How and Why Flow Resistances of Cross Flow over Inline Tube Bundles Vary with Reynolds Number

Helical tube bundles are used for steam generators (SGs) and intermediate heat exchangers (IHXs) of High Temperature Gas-cooled Reactors (HTGRs) due to its compactness, high heat transfer coefficient and thermal expansion adaption performance. Accurate prediction of the pressure drop coefficient of cross flow over inline tube bundles is crucial for the design of such heat exchangers. According to the previous measurements from the wind tunnel experiments, the pressure drop coefficient of cross flow over tube bundles with pitch to diameter ratio of 1.875 (S/D=1.88) decreases as Reynolds number (Re) increases, which agrees well with the Zukauskas’ correlation. In current investigation, the cross flow over tube bundles with S/D=1.875, Re=18000 and 36000 are simulated using Large Eddy Simulation (LES). The dynamic Smagorinsky model is used to close the sub-grid stress term. The numerical method is validated using the measured surface pressure coefficient and the pressure drop coefficient.
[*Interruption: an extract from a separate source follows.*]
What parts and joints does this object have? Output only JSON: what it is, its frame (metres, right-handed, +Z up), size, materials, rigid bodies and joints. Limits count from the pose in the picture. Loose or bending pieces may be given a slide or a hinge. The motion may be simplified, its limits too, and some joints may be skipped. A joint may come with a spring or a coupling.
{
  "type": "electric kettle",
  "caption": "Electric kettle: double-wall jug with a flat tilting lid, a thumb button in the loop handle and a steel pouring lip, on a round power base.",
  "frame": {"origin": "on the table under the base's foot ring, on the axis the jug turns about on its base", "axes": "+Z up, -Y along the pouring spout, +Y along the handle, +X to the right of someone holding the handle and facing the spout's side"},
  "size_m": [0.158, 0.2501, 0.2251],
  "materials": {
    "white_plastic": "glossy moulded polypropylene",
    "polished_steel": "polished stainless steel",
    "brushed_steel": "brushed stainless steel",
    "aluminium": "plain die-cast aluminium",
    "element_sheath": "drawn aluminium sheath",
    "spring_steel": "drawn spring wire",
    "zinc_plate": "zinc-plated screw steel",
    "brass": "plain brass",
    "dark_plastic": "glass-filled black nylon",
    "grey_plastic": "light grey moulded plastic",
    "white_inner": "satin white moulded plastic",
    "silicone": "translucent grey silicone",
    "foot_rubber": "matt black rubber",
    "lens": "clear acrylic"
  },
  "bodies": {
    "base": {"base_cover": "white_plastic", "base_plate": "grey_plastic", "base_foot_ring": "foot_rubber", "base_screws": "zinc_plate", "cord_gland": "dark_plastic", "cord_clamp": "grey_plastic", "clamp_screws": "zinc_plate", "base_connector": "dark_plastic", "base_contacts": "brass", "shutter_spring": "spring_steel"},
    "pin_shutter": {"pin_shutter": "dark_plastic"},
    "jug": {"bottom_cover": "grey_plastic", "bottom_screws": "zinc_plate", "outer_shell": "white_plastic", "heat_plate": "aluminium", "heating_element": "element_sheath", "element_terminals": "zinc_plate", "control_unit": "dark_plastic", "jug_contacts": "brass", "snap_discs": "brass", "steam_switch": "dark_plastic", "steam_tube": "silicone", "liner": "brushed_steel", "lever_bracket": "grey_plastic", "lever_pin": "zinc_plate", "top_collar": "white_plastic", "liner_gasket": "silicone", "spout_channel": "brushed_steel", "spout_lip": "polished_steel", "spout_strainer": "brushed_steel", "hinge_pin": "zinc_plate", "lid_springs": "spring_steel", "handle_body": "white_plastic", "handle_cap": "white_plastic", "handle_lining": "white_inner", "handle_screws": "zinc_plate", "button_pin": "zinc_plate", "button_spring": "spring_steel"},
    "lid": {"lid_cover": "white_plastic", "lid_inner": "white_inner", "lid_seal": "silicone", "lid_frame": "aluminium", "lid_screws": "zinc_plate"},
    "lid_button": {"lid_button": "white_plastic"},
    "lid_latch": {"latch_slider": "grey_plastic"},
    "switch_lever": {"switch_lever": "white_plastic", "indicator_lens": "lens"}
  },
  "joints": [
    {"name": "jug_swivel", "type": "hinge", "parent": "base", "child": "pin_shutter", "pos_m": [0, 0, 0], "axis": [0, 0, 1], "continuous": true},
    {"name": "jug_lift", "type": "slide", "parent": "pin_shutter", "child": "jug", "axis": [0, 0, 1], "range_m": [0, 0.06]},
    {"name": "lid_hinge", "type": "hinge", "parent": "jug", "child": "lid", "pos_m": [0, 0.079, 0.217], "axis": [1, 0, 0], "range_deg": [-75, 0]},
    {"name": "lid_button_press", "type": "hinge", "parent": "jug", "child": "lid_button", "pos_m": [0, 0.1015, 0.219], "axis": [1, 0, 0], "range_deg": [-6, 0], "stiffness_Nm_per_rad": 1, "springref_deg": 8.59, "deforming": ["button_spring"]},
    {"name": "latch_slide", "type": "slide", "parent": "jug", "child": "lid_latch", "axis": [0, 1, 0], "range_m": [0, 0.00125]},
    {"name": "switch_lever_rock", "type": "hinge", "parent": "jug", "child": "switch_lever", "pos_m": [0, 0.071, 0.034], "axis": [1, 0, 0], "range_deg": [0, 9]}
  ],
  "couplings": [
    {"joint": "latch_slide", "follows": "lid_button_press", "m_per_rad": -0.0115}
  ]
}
According to the analysis on surface pressure coefficient distributions, the reason for why pressure drop coefficient decreases with Re increasing is attributed to that the surface pressure coefficient at rear side of the tube increases as Re increases. By analyzing the streamwise force balance on the time averaged separation bubble boundary, the pressure coefficient at the separation streamline (wake bubble boundary) increases as Re increases, which leads to the increase of pressure coefficient at rear side of the tube as Re increases. Finally, by comparing flow field of cases with different Re, the wake bubble is found shrink as Re increases, which results in the increasing of pressure coefficient at the separation streamline (wake bubble boundary) as Re increases and ultimately leads to the decreasing of pressure drop coefficient.